After you process them, then what? Transfer the RAWs via wifi? That'll take forever. Copy them back to memory card? Can you even do that with an iPad? Connect it back to a desktop computer and transfer back into Lightroom with all the work done? But will you then need to double check the work now that you're back on a calibrated, big-gamut monitor? Maybe you now need to do further work in Photoshop. How is this better, faster or even fun?

2 – Shoot your RAW images then transfer to computer and convert RAWs to preview DNGs. Send them to an iPad. Go in living room to process images. When done, go back to computer and transfer images back from iPad to desktop. This makes sense how? Why wouldn't I just process them properly on a computer where everything is going to end up anyway? Well, maybe I want to sit near the pool to process them. Really? Have you tried to even read a book on the iPad in the sun? Can you imagine doing critical editing, outdoors with all the reflections of the screen?

3 – Here's a fantasy scenario. Shoot DNGs in camera. The camera also makes preview DNGs at the same time, like RAW + JPEG. The camera or memory card has wifi. The smaller preview DNGs get quickly uploaded to the Cloud. Lightroom on iPad can then access these smaller DNGs in the Cloud. You keyword, create collections, albums, websites, slide shows, maps, from the iPad having access to these cloud DNGs. This way, the iPad doesn't have to store the full res files. Also, you have access to some limited image processing, perhaps some basic global adjustments, white balance, clarity, etc. These edits are stored with the Cloud-stored preview DNGs. When you're back to your home desktop, you can download the larger RAW images from the memory card and sync those files with the Cloud preview DNGs, and voila! All the edits and key wording and global adjustments sync to the larger proper DNGs. Because you're only syncing metadata, the information transfer is fast.

[note: I wrote this before watching the Scott Kelby preview on Lightroom on the iPad. Seems that Adobe is thinking the same thing here]

The main problem with this scenario is that cameras will need to shoot in DNGs. Some cameras do this now, but the vast majority don't. I don't know what is wrong with Canon & Nikon in this regard. I wish they'd just get over themselves already. If cameras could shoot in DNG, one bottleneck to the RAW/iPad workflow has been solved because you wouldn't need to convert the images to DNG in the first place.


Now, I do use my iPhone and iPad in my photography workflow, but mainly to process and share images which I've taken on those devices themselves.

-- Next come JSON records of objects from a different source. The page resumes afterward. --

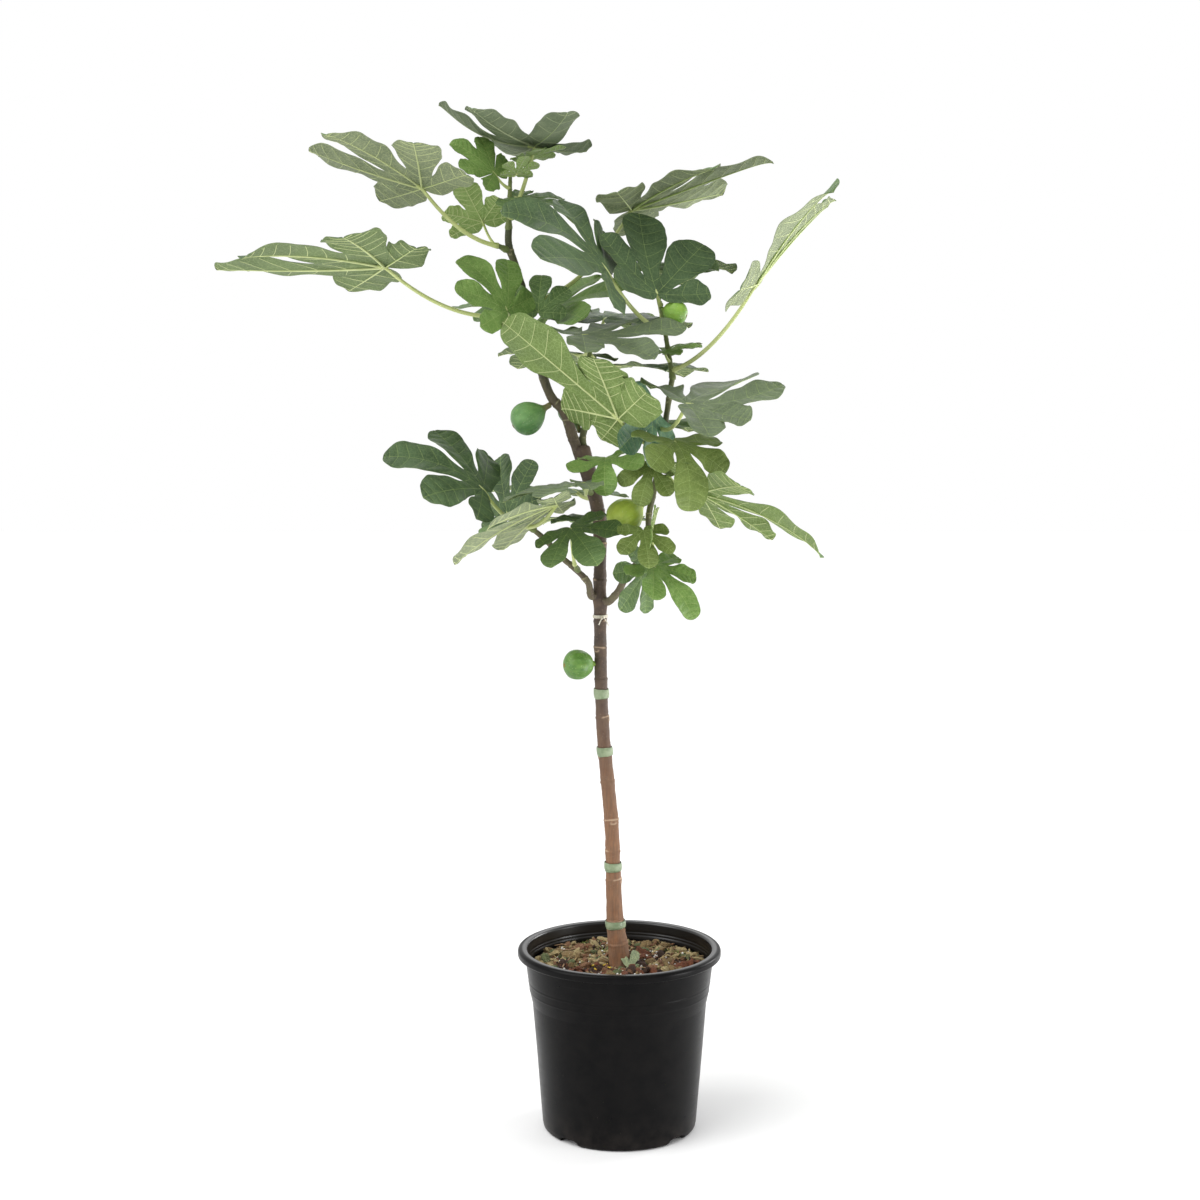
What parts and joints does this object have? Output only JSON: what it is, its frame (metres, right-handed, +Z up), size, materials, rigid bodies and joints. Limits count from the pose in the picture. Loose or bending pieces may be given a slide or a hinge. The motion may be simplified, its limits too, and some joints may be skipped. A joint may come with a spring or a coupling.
{
  "type": "potted fig tree",
  "caption": "Young fig tree grown as a small standard, with a slim trunk, broad lobed leaves and green figs, standing in a round black nursery pot.",
  "frame": {"origin": "middle of the pot's flat underside", "axes": "+Z up, -Y towards the front of the plant, +X to the right seen from the front"},
  "size_m": [0.8238, 0.4769, 1.3945],
  "materials": {
    "pot": "satin",
    "soil": "matt",
    "bark": "matt",
    "green_wood": "satin",
    "leaf": "satin",
    "fig": "satin",
    "tape": "satin",
    "string": "matt"
  },
  "bodies": {
    "root": {"pot": "pot", "soil": "soil", "trunk": "bark", "leader_bough": "bark", "middle_bough": "green_wood", "right_bough": "green_wood", "left_bough": "green_wood", "top_leaves": "leaf", "upper_left_leaves": "leaf", "left_leaves": "leaf", "inner_right_leaves": "leaf", "centre_leaves": "leaf", "right_top_leaves": "leaf", "right_upper_leaves": "leaf", "right_front_leaves": "leaf", "right_middle_leaves": "leaf", "right_low_leaves": "leaf", "trunk_front_leaves": "leaf", "trunk_back_leaves": "leaf", "left_shoot_leaves": "leaf", "left_low_leaves": "leaf", "leader_fig": "fig", "trunk_fig": "fig", "fork_fig": "fig", "shoot_fig": "fig", "tape_low": "tape", "tape_second": "tape", "tape_third": "tape", "tape_top": "tape", "string_tie": "string"}
  },
  "joints": []
}
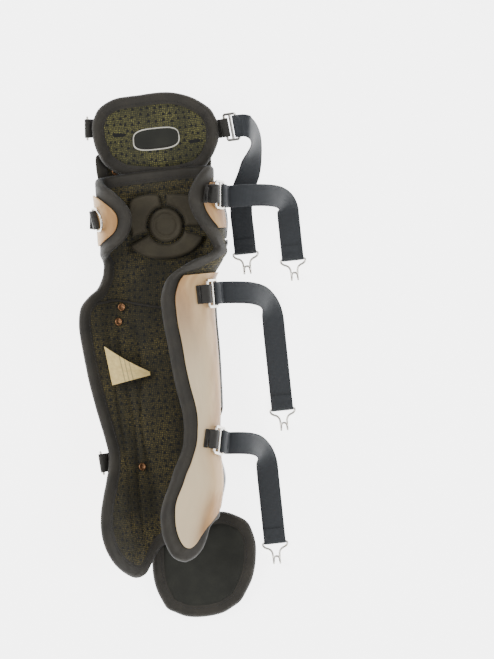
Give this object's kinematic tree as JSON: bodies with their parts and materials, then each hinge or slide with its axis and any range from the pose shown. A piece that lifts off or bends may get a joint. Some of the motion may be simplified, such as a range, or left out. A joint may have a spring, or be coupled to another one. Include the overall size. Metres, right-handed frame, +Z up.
{
  "type": "catcher leg guard",
  "caption": "Left leg guard lying on its hard shells, open padded trough upwards, with thigh flap, knee cushion, foot flap, hooked elastic straps and rings",
  "frame": {"origin": "on the ground under the knee, in the middle of the knee cap's flat front face", "axes": "+Z up, out of the open side of the guard; +Y along the leg from ankle to thigh; +X towards the inner side of the leg"},
  "size_m": [0.2635, 0.5966, 0.1027],
  "materials": {
    "shell": "glossy moulded plastic",
    "lining_mesh": "perforated knit mesh over foam",
    "binding": "woven edge binding",
    "cushion": "soft moulded foam with a brushed skin",
    "tan_cover": "smooth synthetic leather",
    "webbing": "ribbed webbing",
    "elastic": "ribbed elastic",
    "plated_metal": "plated wire",
    "rivet_metal": "worn copper-coloured",
    "label": "woven satin"
  },
  "bodies": {
    "root": {"thigh_shell": "shell", "upper_knee_shell": "shell", "knee_cap": "shell", "lower_knee_shell": "shell", "shin_shell": "shell", "ankle_cap": "shell", "foot_shell": "shell", "thigh_pad": "lining_mesh", "bridge_pad": "lining_mesh", "knee_pad": "lining_mesh", "shin_pad": "lining_mesh", "foot_pad": "lining_mesh", "thigh_binding": "binding", "bridge_binding": "binding", "liner_binding": "binding", "foot_binding": "binding", "knee_disc": "cushion", "knee_segment_lateral": "cushion", "knee_segment_medial": "cushion", "knee_segment_lower": "cushion", "knee_cover_lateral": "tan_cover", "knee_cover_medial": "tan_cover", "shin_cover_lateral": "tan_cover", "shin_cover_medial": "tan_cover", "ring_tab_thigh": "webbing", "ring_tab_knee": "webbing", "ring_tab_calf": "webbing", "ring_tab_ankle": "webbing", "d_ring_thigh": "plated_metal", "d_ring_knee": "plated_metal", "d_ring_calf": "plated_metal", "d_ring_ankle": "plated_metal", "slider_tab_thigh": "webbing", "slider_tab_knee": "webbing", "slider_tab_calf": "webbing", "slider_tab_ankle": "webbing", "slider_thigh": "plated_metal", "slider_knee": "plated_metal", "slider_calf": "plated_metal", "slider_ankle": "plated_metal", "strap_thigh": "elastic", "strap_knee": "elastic", "strap_calf": "elastic", "strap_ankle": "elastic", "hook_thigh": "plated_metal", "hook_knee": "plated_metal", "hook_calf": "plated_metal", "hook_ankle": "plated_metal", "rivet_calf_upper": "rivet_metal", "rivet_calf_lower": "rivet_metal", "rivet_ankle": "rivet_metal", "rivet_bridge": "rivet_metal", "label_flap": "label"}
  },
  "joints": []
}
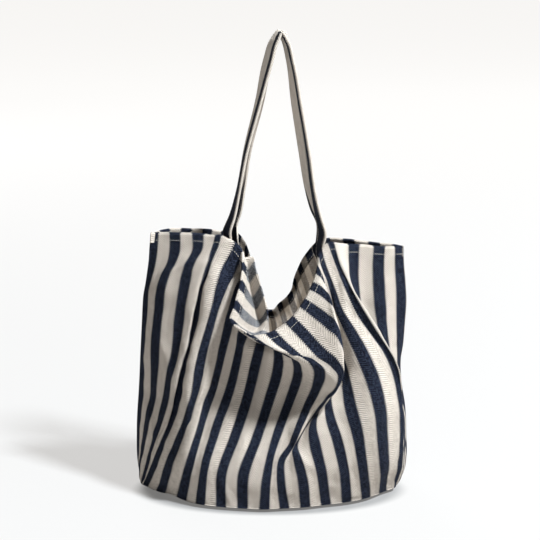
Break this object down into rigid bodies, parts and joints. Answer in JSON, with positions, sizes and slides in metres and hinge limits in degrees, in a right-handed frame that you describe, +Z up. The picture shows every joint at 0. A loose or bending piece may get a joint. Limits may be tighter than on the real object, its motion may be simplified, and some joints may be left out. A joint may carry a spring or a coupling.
{
  "type": "tote bag",
  "caption": "Open-topped striped canvas tote bag with a slumped mouth, a soft oval base and two narrow shoulder straps drawn up to one point.",
  "frame": {"origin": "on the floor below the middle of the bag", "axes": "+Z up, +X to the viewer's right when facing the front, -Y out of the front of the bag"},
  "size_m": [0.3866, 0.1904, 0.6504],
  "materials": {
    "striped_canvas": "matt herringbone weave, navy and cream stripes",
    "hem_canvas": "the same cloth, turned in",
    "strap_canvas": "the same cloth, folded with a cream and a navy face",
    "sewing_thread": "matt sewing thread"
  },
  "bodies": {
    "bag": {"front_panel": "striped_canvas", "back_panel": "striped_canvas", "base_panel": "striped_canvas", "front_hem": "hem_canvas", "back_hem": "hem_canvas", "base_seam_allowance": "hem_canvas", "left_side_seam_allowance": "hem_canvas", "right_side_seam_allowance": "hem_canvas", "front_hem_stitches": "sewing_thread", "back_hem_stitches": "sewing_thread", "front_left_strap_end": "strap_canvas", "front_left_strap_end_stitches": "sewing_thread", "front_right_strap_end": "strap_canvas", "front_right_strap_end_stitches": "sewing_thread", "back_left_strap_end": "strap_canvas", "back_left_strap_end_stitches": "sewing_thread", "back_right_strap_end": "strap_canvas", "back_right_strap_end_stitches": "sewing_thread"},
    "front_handle": {"front_strap": "strap_canvas", "front_strap_inner_stitches": "sewing_thread", "front_strap_outer_stitches": "sewing_thread"},
    "back_handle": {"back_strap": "strap_canvas", "back_strap_inner_stitches": "sewing_thread", "back_strap_outer_stitches": "sewing_thread"}
  },
  "joints": [
    {"name": "front_handle_swing", "type": "hinge", "parent": "bag", "child": "front_handle", "pos_m": [0, -0.03, 0.373], "axis": [1, 0, 0], "range_deg": [0, 145]},
    {"name": "back_handle_swing", "type": "hinge", "parent": "bag", "child": "back_handle", "pos_m": [0, 0.03, 0.373], "axis": [-1, 0, 0], "range_deg": [0, 145]}
  ]
}
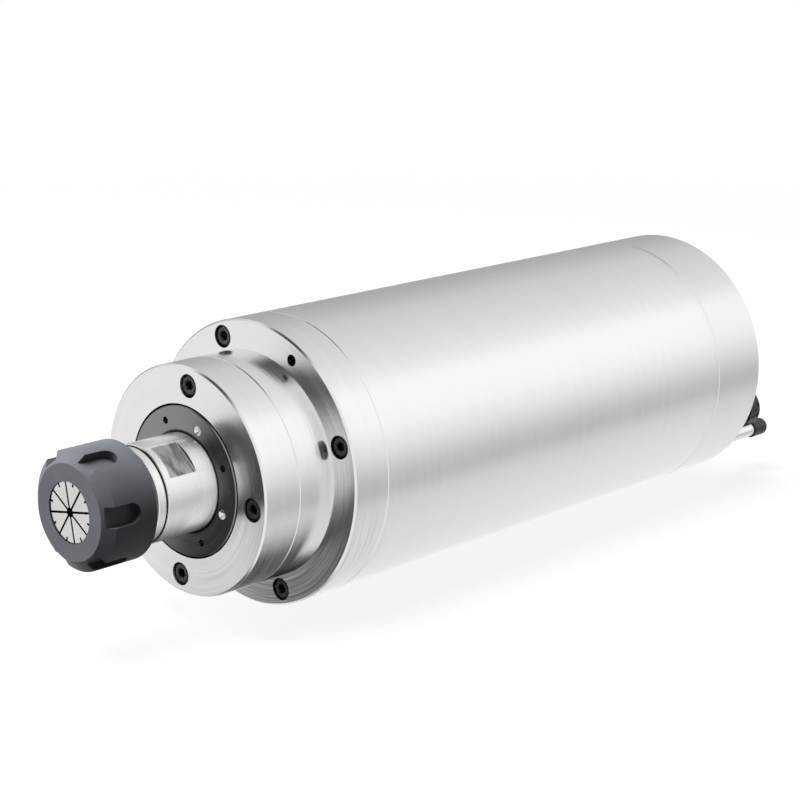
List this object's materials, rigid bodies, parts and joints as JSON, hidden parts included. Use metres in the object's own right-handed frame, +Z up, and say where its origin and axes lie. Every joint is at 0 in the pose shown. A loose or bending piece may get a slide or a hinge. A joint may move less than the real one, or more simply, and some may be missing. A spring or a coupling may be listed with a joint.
{
  "type": "motor spindle",
  "caption": "Water-cooled motor spindle: round steel body with stepped flange nose, slotted collet nut, wrench flats, rear water nozzles and cable gland.",
  "frame": {"origin": "on the spindle axis, at the front face of the flange", "axes": "+X along the axis from the collet nose to the rear face, +Z up with the spindle lying on its side"},
  "size_m": [0.433, 0.125, 0.125],
  "materials": {
    "satin_steel": "fine turned and brushed stainless steel",
    "turned_steel": "turned steel faces with fine concentric lines",
    "shaft_steel": "ground bright steel",
    "black_oxide": "black oxide, semi matt",
    "ring_black": "blackened turned steel",
    "collet_steel": "ground spring steel",
    "screw_black": "black oxide alloy steel",
    "bearing_steel": "polished bearing steel",
    "cage_resin": "woven phenolic resin",
    "spring_steel": "blued spring steel",
    "jacket_aluminium": "machined aluminium",
    "lamination_steel": "stacked electrical steel sheets",
    "copper": "enamelled copper wire",
    "cage_aluminium": "cast aluminium",
    "balance_brass": "turned brass",
    "nozzle_steel": "bright stainless tube",
    "seal_rubber": "black nitrile rubber",
    "cap_rubber": "soft black rubber",
    "gland_nylon": "black nylon",
    "lead_sleeve": "woven glass sleeving"
  },
  "bodies": {
    "housing": {"barrel": "satin_steel", "rear_cover": "satin_steel", "front_flange": "turned_steel", "front_cover": "turned_steel", "flange_screws": "screw_black", "front_cover_screws": "screw_black", "rear_cover_screws": "screw_black", "ground_screw": "screw_black", "rear_bearing_housing": "turned_steel", "water_jacket": "jacket_aluminium", "jacket_seals": "seal_rubber", "stator_core": "lamination_steel", "stator_windings": "copper", "motor_leads": "lead_sleeve", "front_bearing_outer_rings": "bearing_steel", "rear_bearing_outer_rings": "bearing_steel", "outer_bearing_spacer": "shaft_steel", "preload_spring": "spring_steel", "power_gland_body": "gland_nylon", "power_gland_nut": "gland_nylon", "power_gland_insert": "seal_rubber", "water_inlet_nozzle": "nozzle_steel", "water_outlet_nozzle": "nozzle_steel", "water_inlet_seal": "seal_rubber", "water_outlet_seal": "seal_rubber"},
    "rotor": {"shaft": "shaft_steel", "labyrinth_ring": "ring_black", "balance_screws": "screw_black", "front_bearing_inner_rings": "bearing_steel", "rear_bearing_inner_rings": "bearing_steel", "inner_bearing_spacer": "shaft_steel", "front_lock_nut": "black_oxide", "rear_lock_nut": "black_oxide", "rotor_core": "lamination_steel", "rotor_cage": "cage_aluminium", "rotor_balance_rings": "balance_brass"},
    "front_ball_sets": {"front_bearing_balls": "bearing_steel", "front_bearing_cages": "cage_resin"},
    "rear_ball_sets": {"rear_bearing_balls": "bearing_steel", "rear_bearing_cages": "cage_resin"},
    "collet": {"collet": "collet_steel"},
    "nut": {"clamping_nut": "black_oxide", "extractor_ring": "shaft_steel"},
    "inlet_cap": {"water_inlet_cap": "cap_rubber"},
    "outlet_cap": {"water_outlet_cap": "cap_rubber"}
  },
  "joints": [
    {"name": "spindle_spin", "type": "hinge", "parent": "housing", "child": "rotor", "pos_m": [0, 0, 0], "axis": [1, 0, 0], "continuous": true},
    {"name": "front_ball_orbit", "type": "hinge", "parent": "housing", "child": "front_ball_sets", "pos_m": [0.002, 0, 0], "axis": [1, 0, 0], "continuous": true},
    {"name": "rear_ball_orbit", "type": "hinge", "parent": "housing", "child": "rear_ball_sets", "pos_m": [0.239, 0, 0], "axis": [1, 0, 0], "continuous": true},
    {"name": "collet_draw", "type": "slide", "parent": "rotor", "child": "collet", "axis": [-1, 0, 0], "range_m": [0, 0.012]},
    {"name": "nut_turn", "type": "hinge", "parent": "collet", "child": "nut", "pos_m": [-0.0855, 0, 0], "axis": [-1, 0, 0], "range_deg": [0, 2880]},
    {"name": "inlet_cap_pull", "type": "slide", "parent": "housing", "child": "inlet_cap", "axis": [1, 0, 0], "range_m": [0, 0.04]},
    {"name": "outlet_cap_pull", "type": "slide", "parent": "housing", "child": "outlet_cap", "axis": [1, 0, 0], "range_m": [0, 0.04]}
  ],
  "couplings": [
    {"joint": "front_ball_orbit", "follows": "spindle_spin", "ratio": 0.413},
    {"joint": "rear_ball_orbit", "follows": "spindle_spin", "ratio": 0.415},
    {"joint": "nut_turn", "follows": "collet_draw", "rad_per_m": 4188.8}
  ]
}
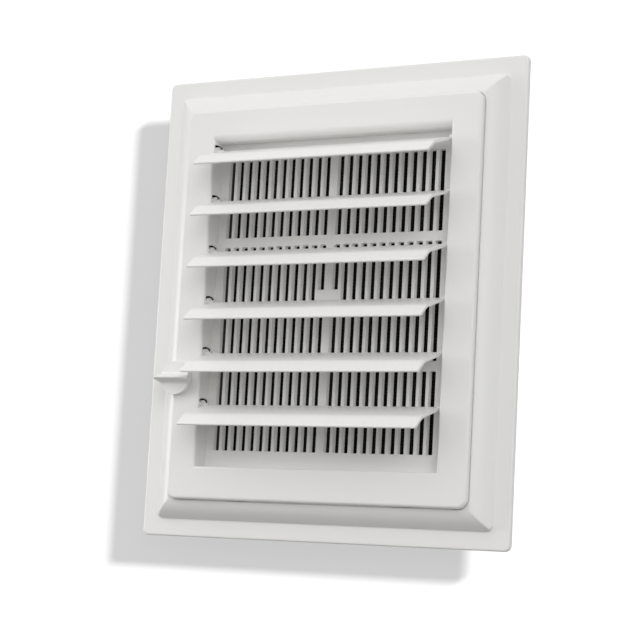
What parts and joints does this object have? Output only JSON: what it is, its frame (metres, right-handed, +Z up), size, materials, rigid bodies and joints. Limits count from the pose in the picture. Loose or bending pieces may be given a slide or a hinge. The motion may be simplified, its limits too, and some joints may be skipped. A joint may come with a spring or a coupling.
{
  "type": "louvred vent grille",
  "caption": "Wall vent grille: bevelled frame, raised panel with a slotted plate, and linked louvres that a side knob opens and closes.",
  "frame": {"origin": "on the wall plane, in the middle of the four wall screw holes", "axes": "+Y points into the wall, so the room side is -Y; +X points right seen from the room; +Z points up"},
  "size_m": [0.201, 0.0464, 0.236],
  "materials": {
    "white_plastic": "satin",
    "dark_plastic": "matt",
    "screw_steel": "zinc-plated",
    "screen_mesh": "matt"
  },
  "bodies": {
    "housing": {"wall_frame": "white_plastic", "front_panel": "white_plastic", "insect_screen": "screen_mesh", "screen_frame": "dark_plastic"},
    "louvre_1": {"louvre_1": "white_plastic", "crank_1": "dark_plastic"},
    "louvre_2": {"louvre_2": "white_plastic", "crank_2": "dark_plastic"},
    "louvre_3": {"louvre_3": "white_plastic", "crank_3": "dark_plastic"},
    "louvre_4": {"louvre_4": "white_plastic", "crank_4": "dark_plastic"},
    "louvre_5": {"louvre_5": "white_plastic", "crank_5": "dark_plastic"},
    "louvre_6": {"louvre_6": "white_plastic", "crank_6": "dark_plastic"},
    "link": {"link_bar": "dark_plastic"},
    "knob": {"knob": "white_plastic", "knob_lever": "dark_plastic", "knob_screw": "screw_steel"}
  },
  "joints": [
    {"name": "louvre_1_turn", "type": "hinge", "parent": "housing", "child": "louvre_1", "pos_m": [0, -0.0068, 0.0782], "axis": [1, 0, 0], "range_deg": [0, 60]},
    {"name": "louvre_2_turn", "type": "hinge", "parent": "housing", "child": "louvre_2", "pos_m": [0, -0.0068, 0.0521], "axis": [1, 0, 0], "range_deg": [0, 60]},
    {"name": "louvre_3_turn", "type": "hinge", "parent": "housing", "child": "louvre_3", "pos_m": [0, -0.0068, 0.026], "axis": [1, 0, 0], "range_deg": [0, 60]},
    {"name": "louvre_4_turn", "type": "hinge", "parent": "housing", "child": "louvre_4", "pos_m": [0, -0.0068, -0.0001], "axis": [1, 0, 0], "range_deg": [0, 60]},
    {"name": "louvre_5_turn", "type": "hinge", "parent": "housing", "child": "louvre_5", "pos_m": [0, -0.0068, -0.0262], "axis": [1, 0, 0], "range_deg": [0, 60]},
    {"name": "louvre_6_turn", "type": "hinge", "parent": "housing", "child": "louvre_6", "pos_m": [0, -0.0068, -0.0523], "axis": [1, 0, 0], "range_deg": [0, 60]},
    {"name": "link_swing", "type": "hinge", "parent": "louvre_1", "child": "link", "pos_m": [-0.0723, -0.0029, 0.07595], "axis": [1, 0, 0], "range_deg": [-60, 0]},
    {"name": "knob_turn", "type": "hinge", "parent": "housing", "child": "knob", "pos_m": [-0.079, -0.0127, -0.03895], "axis": [0, -1, 0], "range_deg": [0, 60]}
  ],
  "couplings": [
    {"joint": "louvre_2_turn", "follows": "louvre_1_turn", "ratio": 1},
    {"joint": "louvre_3_turn", "follows": "louvre_1_turn", "ratio": 1},
    {"joint": "louvre_4_turn", "follows": "louvre_1_turn", "ratio": 1},
    {"joint": "louvre_5_turn", "follows": "louvre_1_turn", "ratio": 1},
    {"joint": "louvre_6_turn", "follows": "louvre_1_turn", "ratio": 1},
    {"joint": "link_swing", "follows": "louvre_1_turn", "ratio": -1},
    {"joint": "knob_turn", "follows": "louvre_1_turn", "ratio": 1}
  ]
}
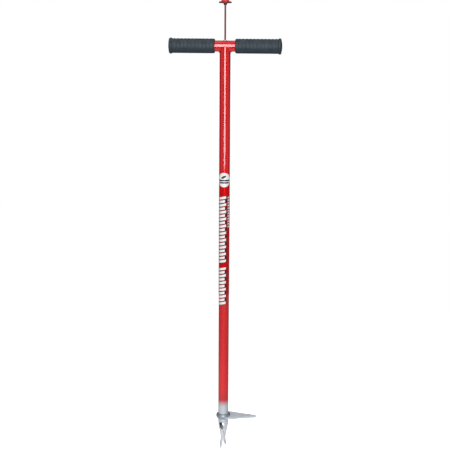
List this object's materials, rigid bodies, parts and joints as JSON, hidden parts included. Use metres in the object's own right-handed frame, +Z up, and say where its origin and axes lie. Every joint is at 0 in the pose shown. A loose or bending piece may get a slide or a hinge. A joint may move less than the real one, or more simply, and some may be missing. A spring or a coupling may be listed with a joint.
{
  "type": "stand up weeder",
  "caption": "Long T-handled lawn weeder with a step plate, a twisted split claw head, and a sprung push rod that ejects the pulled weed.",
  "frame": {"origin": "on the shaft's axis, level with the tips of the claws", "axes": "+Z up along the shaft towards the knob, +X along the step plate and the right grip, -Y towards the front"},
  "size_m": [0.2628, 0.0426, 1.1004],
  "materials": {
    "red_paint": "gloss enamel",
    "silver_paint": "silver metallic paint, satin",
    "bare_steel": "zinc plated, satin",
    "spring_steel": "oiled spring wire",
    "grip_rubber": "ribbed, matt",
    "black_plastic": "moulded, satin",
    "white_nylon": "natural nylon",
    "red_plastic": "moulded gloss",
    "red_lacquer": "thin dark red lacquer on steel",
    "turned_brass": "turned"
  },
  "bodies": {
    "frame": {"shaft_tube": "red_paint", "handle_tube": "red_paint", "handle_weld": "red_paint", "grip_left": "grip_rubber", "grip_right": "grip_rubber", "end_plug_left": "black_plastic", "end_plug_right": "black_plastic", "top_bush": "white_nylon", "step_plate": "silver_paint", "step_weld_upper": "silver_paint", "step_weld_lower": "silver_paint", "claw_head": "silver_paint", "head_weld": "silver_paint", "backing_sleeve": "bare_steel", "rod_guide": "white_nylon", "spring_washer": "bare_steel", "return_spring": "spring_steel"},
    "spring_carrier": {"spring_seat": "white_nylon"},
    "ejector": {"seat_clip": "bare_steel", "ejector_rod": "red_lacquer", "ejector_foot": "bare_steel", "foot_pin": "bare_steel", "rod_disc_lower": "white_nylon", "rod_disc_upper": "white_nylon", "ejector_knob": "red_plastic", "knob_insert": "turned_brass"}
  },
  "joints": [
    {"name": "ejector_slide", "type": "slide", "parent": "frame", "child": "spring_carrier", "axis": [0, 0, -1], "range_m": [0, 0.078], "stiffness_N_per_m": 150, "springref_m": -0.02, "deforming": ["return_spring"]},
    {"name": "ejector_spin", "type": "hinge", "parent": "spring_carrier", "child": "ejector", "pos_m": [0, 0, 1.09], "axis": [0, 0, 1], "continuous": true}
  ]
}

So far I've found working on the iPad and iPhone with images images I've shot on them easy and pleasurable and it has little to no impact on my overall workflow.

My idea of workflow is to make work “flow” easier. Anything added to the “flow” has the potential to slow things down, or even plug it up completely. If Lightroom on a tablet is to be truly useful, it needs to not get in the way of your workflow. It needs to make things easier, not more complex. To augment and be seamless. Once workflow steps get duplicated or sidestepped, all the advantages of the iPad are removed. Workflow ceases its flowing and chaos is not far away.

There is no workflow solution I see here which would make anything truly easier. So far everything still involves the use of a desktop computer somewhere in between getting your images to the tablet or off the tablet. I don't have an solution to this dilemma, but from what I've seen and read so far, I don't think Adobe (or anyone for that matter) has one either.

By the way, you can see the preview of Lightroom on the iPad here. They are only showing the processing part of the app and nothing else, so don't get too excited.

As an important side note, fast-forward to 35:37 in the preview video. Here, you hear Scott Kelby say, “I think you should absolutely be editing on an iPad because that’s where everyone is going to be looking at your images.”

I won't get started here about how bad that “advice” is, but listen to me now: DO NOT LISTEN TO HIM. HE'S WRONG. VERY WRONG. Discuss this in the comments if you'd like. I might write up another post about this issue of calibration in the future.